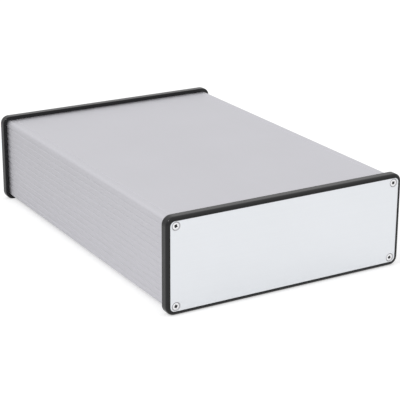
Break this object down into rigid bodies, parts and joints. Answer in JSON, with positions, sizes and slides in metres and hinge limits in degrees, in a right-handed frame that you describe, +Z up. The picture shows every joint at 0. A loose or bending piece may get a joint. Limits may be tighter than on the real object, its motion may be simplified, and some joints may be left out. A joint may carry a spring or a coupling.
{
  "type": "extruded aluminium enclosure",
  "caption": "Flat rectangular instrument enclosure: reeded aluminium extrusion with a sliding belly plate, black moulded end bezels and plain screwed aluminium end plates.",
  "frame": {"origin": "centre of the bounding box on the surface that the enclosure stands on", "axes": "+X across the width, +Y along the extrusion from the front plate to the rear plate, +Z up out of the roof"},
  "size_m": [0.165, 0.2384, 0.06],
  "materials": {
    "anodised_body": "satin clear anodised extrusion",
    "anodised_belly": "satin clear anodised extrusion",
    "bezel_plastic": "black moulded plastic, semi-gloss",
    "plate_aluminium": "smooth satin aluminium sheet",
    "screw_steel": "bright plated steel"
  },
  "bodies": {
    "root": {"body": "anodised_body", "belly_plate": "anodised_belly", "front_bezel": "bezel_plastic", "rear_bezel": "bezel_plastic", "front_plate": "plate_aluminium", "rear_plate": "plate_aluminium", "front_screws": "screw_steel", "rear_screws": "screw_steel"}
  },
  "joints": []
}
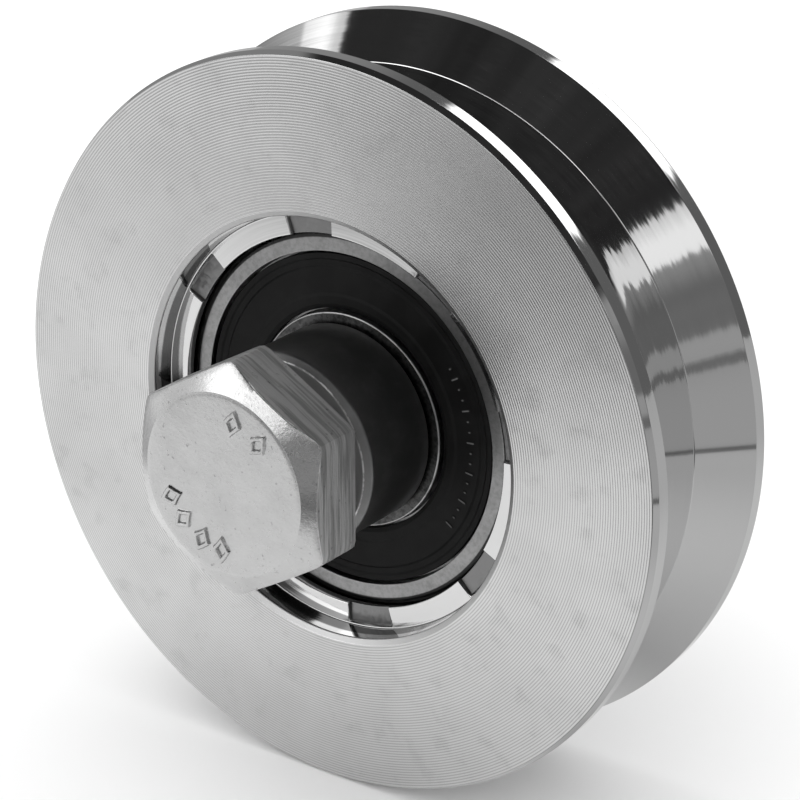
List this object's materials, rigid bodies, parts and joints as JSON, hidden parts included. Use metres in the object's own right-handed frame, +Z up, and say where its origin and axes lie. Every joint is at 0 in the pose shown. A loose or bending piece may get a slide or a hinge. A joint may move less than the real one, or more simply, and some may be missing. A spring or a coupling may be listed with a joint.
{
  "type": "gate wheel",
  "caption": "Steel gate wheel with a V groove round its rim, turning on a sealed ball bearing with spacer bushes, on a hex bolt axle with washers and a nut.",
  "frame": {"origin": "centre of the wheel: on the axle's axis, midway between the wheel's two faces", "axes": "+Y along the axle from the bolt's head to its nut, +Z up, the rail along X under the wheel; the wheel spins about +Y"},
  "size_m": [0.09, 0.0784, 0.09],
  "materials": {
    "turned_steel": "bright turned steel with fine concentric tool marks",
    "bearing_steel": "ground bearing steel",
    "dark_steel": "blackened turned steel, glossy",
    "zinc_plate": "zinc plated, slightly speckled",
    "seal_rubber": "black moulded rubber, satin"
  },
  "bodies": {
    "axle": {"axle_bolt": "zinc_plate", "front_spacer": "dark_steel", "back_spacer": "dark_steel", "bearing_inner_ring": "bearing_steel", "flat_washer": "zinc_plate", "spring_washer": "zinc_plate", "hex_nut": "zinc_plate"},
    "wheel": {"wheel_body": "turned_steel", "bearing_outer_ring": "bearing_steel", "front_seal": "seal_rubber", "back_seal": "seal_rubber"},
    "cage": {"cage_front_half": "bearing_steel", "cage_back_half": "bearing_steel", "cage_rivet_1": "bearing_steel", "cage_rivet_2": "bearing_steel", "cage_rivet_3": "bearing_steel", "cage_rivet_4": "bearing_steel", "cage_rivet_5": "bearing_steel", "cage_rivet_6": "bearing_steel", "cage_rivet_7": "bearing_steel", "cage_rivet_8": "bearing_steel"},
    "ball_1_roll": {"ball_1": "bearing_steel"},
    "ball_2_roll": {"ball_2": "bearing_steel"},
    "ball_3_roll": {"ball_3": "bearing_steel"},
    "ball_4_roll": {"ball_4": "bearing_steel"},
    "ball_5_roll": {"ball_5": "bearing_steel"},
    "ball_6_roll": {"ball_6": "bearing_steel"},
    "ball_7_roll": {"ball_7": "bearing_steel"},
    "ball_8_roll": {"ball_8": "bearing_steel"}
  },
  "joints": [
    {"name": "wheel_spin", "type": "hinge", "parent": "axle", "child": "wheel", "pos_m": [0, 0, 0], "axis": [0, 1, 0], "continuous": true},
    {"name": "cage_spin", "type": "hinge", "parent": "axle", "child": "cage", "pos_m": [0, -0.0005, 0], "axis": [0, 1, 0], "continuous": true},
    {"name": "ball_1_spin", "type": "hinge", "parent": "cage", "child": "ball_1_roll", "pos_m": [0.01675, -0.0005, 0], "axis": [0, 1, 0], "continuous": true},
    {"name": "ball_2_spin", "type": "hinge", "parent": "cage", "child": "ball_2_roll", "pos_m": [0.01184, -0.0005, 0.01184], "axis": [0, 1, 0], "continuous": true},
    {"name": "ball_3_spin", "type": "hinge", "parent": "cage", "child": "ball_3_roll", "pos_m": [0, -0.0005, 0.01675], "axis": [0, 1, 0], "continuous": true},
    {"name": "ball_4_spin", "type": "hinge", "parent": "cage", "child": "ball_4_roll", "pos_m": [-0.01184, -0.0005, 0.01184], "axis": [0, 1, 0], "continuous": true},
    {"name": "ball_5_spin", "type": "hinge", "parent": "cage", "child": "ball_5_roll", "pos_m": [-0.01675, -0.0005, 0], "axis": [0, 1, 0], "continuous": true},
    {"name": "ball_6_spin", "type": "hinge", "parent": "cage", "child": "ball_6_roll", "pos_m": [-0.01184, -0.0005, -0.01184], "axis": [0, 1, 0], "continuous": true},
    {"name": "ball_7_spin", "type": "hinge", "parent": "cage", "child": "ball_7_roll", "pos_m": [0, -0.0005, -0.01675], "axis": [0, 1, 0], "continuous": true},
    {"name": "ball_8_spin", "type": "hinge", "parent": "cage", "child": "ball_8_roll", "pos_m": [0.01184, -0.0005, -0.01184], "axis": [0, 1, 0], "continuous": true}
  ],
  "couplings": [
    {"joint": "cage_spin", "follows": "wheel_spin", "ratio": 0.61848},
    {"joint": "ball_1_spin", "follows": "wheel_spin", "ratio": 1.9916},
    {"joint": "ball_2_spin", "follows": "wheel_spin", "ratio": 1.9916},
    {"joint": "ball_3_spin", "follows": "wheel_spin", "ratio": 1.9916},
    {"joint": "ball_4_spin", "follows": "wheel_spin", "ratio": 1.9916},
    {"joint": "ball_5_spin", "follows": "wheel_spin", "ratio": 1.9916},
    {"joint": "ball_6_spin", "follows": "wheel_spin", "ratio": 1.9916},
    {"joint": "ball_7_spin", "follows": "wheel_spin", "ratio": 1.9916},
    {"joint": "ball_8_spin", "follows": "wheel_spin", "ratio": 1.9916}
  ]
}
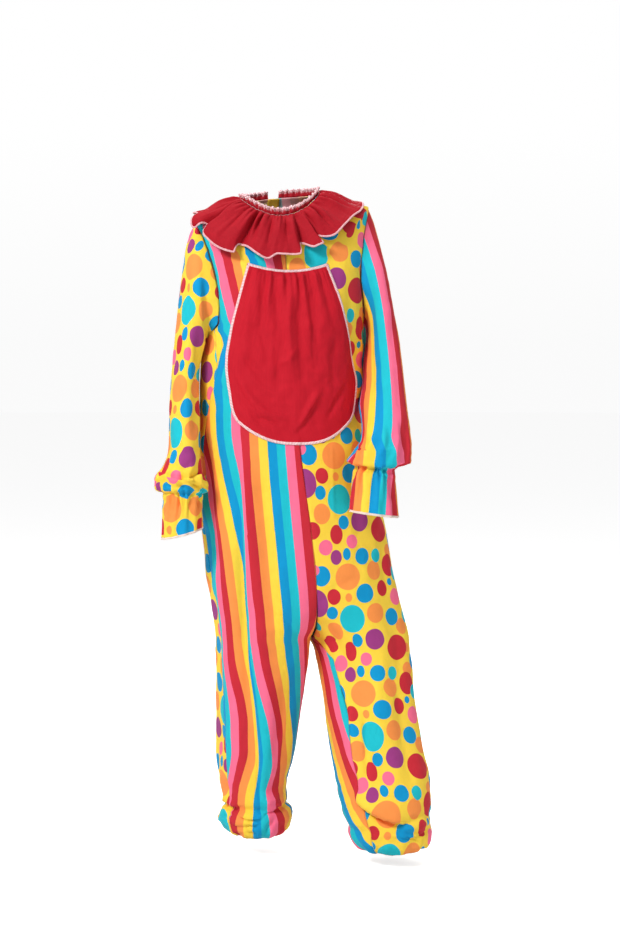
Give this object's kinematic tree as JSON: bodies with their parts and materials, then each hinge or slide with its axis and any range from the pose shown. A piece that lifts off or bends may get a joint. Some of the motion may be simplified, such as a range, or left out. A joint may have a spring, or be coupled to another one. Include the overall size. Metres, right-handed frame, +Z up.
{
  "type": "clown jumpsuit",
  "caption": "One-piece clown costume: loose long-sleeved suit in striped and spotted cloth, gathered ruff at the neck, oval red front panel, zip down the back.",
  "frame": {"origin": "the middle of the neck opening at the height of the side neck points, where the wearer's shoulders and neck hold the suit up", "axes": "+Z up along the worn suit, -Y out of its front, +X to the wearer's left"},
  "size_m": [0.5873, 0.355, 1.4195],
  "materials": {
    "stripe_cloth": "matte printed cloth, lengthwise stripes in six colours",
    "dot_cloth": "matte printed cloth, mixed spots on yellow",
    "red_cloth": "matte plain dark red cloth, edges overlocked in pale pink",
    "zip_tape": "woven zip tape with nylon coil",
    "zip_enamel": "yellow enamelled zinc"
  },
  "bodies": {
    "garment": {"front_right": "stripe_cloth", "front_left": "dot_cloth", "back_right": "dot_cloth", "back_left": "stripe_cloth", "sleeve_right": "dot_cloth", "sleeve_left": "stripe_cloth", "neck_flounce": "red_cloth", "neck_heading": "red_cloth", "tummy_patch": "red_cloth", "back_zip": "zip_tape", "zip_slider": "zip_enamel"},
    "pull_tab": {"pull_tab": "zip_enamel"}
  },
  "joints": [
    {"name": "pull_tab_hinge", "type": "hinge", "parent": "garment", "child": "pull_tab", "pos_m": [-0.002, 0.0762, 0.0056], "axis": [1, 0, 0], "range_deg": [0, 120]}
  ]
}
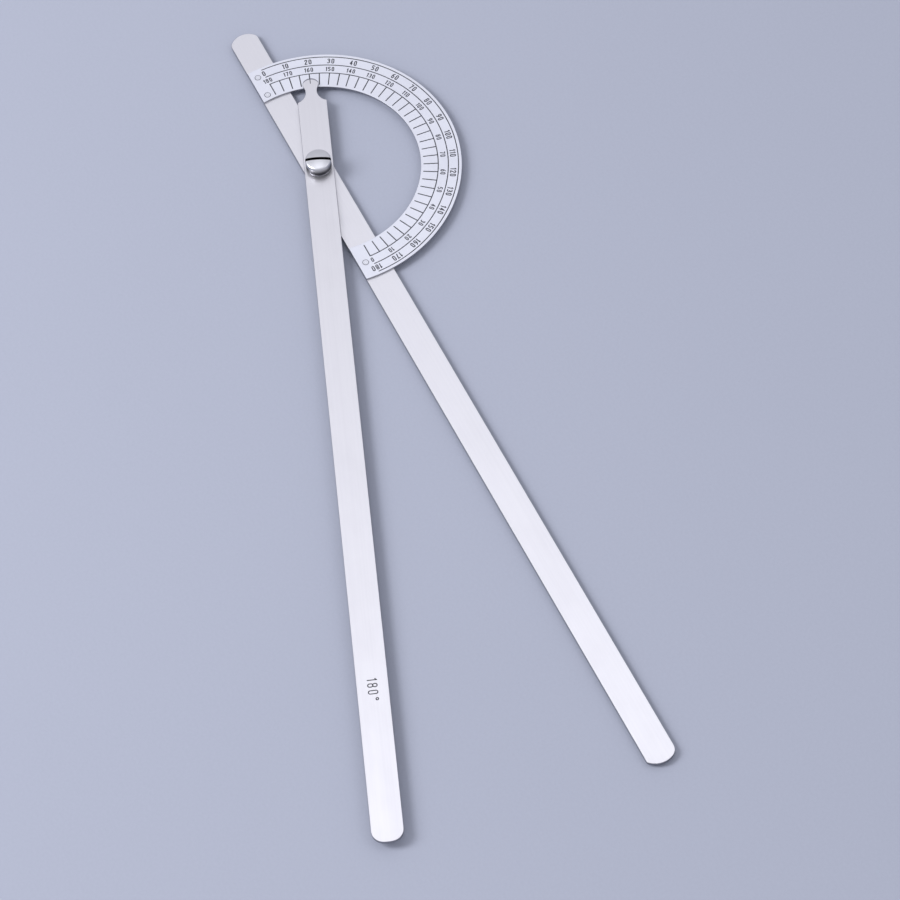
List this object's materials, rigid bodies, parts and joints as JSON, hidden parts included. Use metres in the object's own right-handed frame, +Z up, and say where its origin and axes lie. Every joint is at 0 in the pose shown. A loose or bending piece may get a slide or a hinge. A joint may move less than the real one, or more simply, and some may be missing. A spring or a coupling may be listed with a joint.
{
  "type": "two-arm protractor",
  "caption": "Flat steel protractor: a half-ring degree scale on a fixed arm, with a pointer arm that swings about a screw pivot to measure and set angles.",
  "frame": {"origin": "on the pivot axis, at the underside of the pivot post's flange, which is the part's lowest face", "axes": "+X along the fixed arm towards its long end, +Y from the pivot towards the middle of the scale, +Z up out of the scale's face"},
  "size_m": [0.3774, 0.166, 0.0107],
  "materials": {
    "brushed_blade": "brushed lengthwise, satin",
    "satin_scale": "fine matt satin",
    "rivet_steel": "filed flush",
    "turned_steel": "turned",
    "spring_steel": "plain spring steel",
    "polished_screw": "polished",
    "engraving_fill": "black fill in the engraving"
  },
  "bodies": {
    "fixed_arm": {"fixed_arm": "brushed_blade", "scale_arc": "satin_scale", "scale_rivet_1": "rivet_steel", "scale_rivet_2": "rivet_steel", "scale_rivet_3": "rivet_steel", "pivot_post": "turned_steel", "spacer_washer": "turned_steel"},
    "moving_arm": {"moving_arm": "brushed_blade", "spring_washer": "spring_steel"},
    "pivot_screw": {"pivot_screw": "polished_screw", "thrust_washer": "turned_steel"}
  },
  "joints": [
    {"name": "arm_swing", "type": "hinge", "parent": "fixed_arm", "child": "moving_arm", "pos_m": [0, 0, 0.00445], "axis": [0, 0, 1], "range_deg": [-159.85, 20.15]},
    {"name": "screw_turn", "type": "hinge", "parent": "fixed_arm", "child": "pivot_screw", "pos_m": [0, 0, 0.00606], "axis": [0, 0, 1], "range_deg": [0, 90]}
  ]
}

▸ **TASK TO CARRY OUT**
Copy out all lines from the material above that contain the string "down".

▸ **RESPONSE TO THIS EXERCISE**
Break this object down into rigid bodies, parts and joints. Answer in JSON, with positions, sizes and slides in metres and hinge limits in degrees, in a right-handed frame that you describe, +Z up. The picture shows every joint at 0. A loose or bending piece may get a joint. Limits may be tighter than on the real object, its motion may be simplified, and some joints may be left out. A joint may carry a spring or a coupling.
  "caption": "One-piece clown costume: loose long-sleeved suit in striped and spotted cloth, gathered ruff at the neck, oval red front panel, zip down the back.",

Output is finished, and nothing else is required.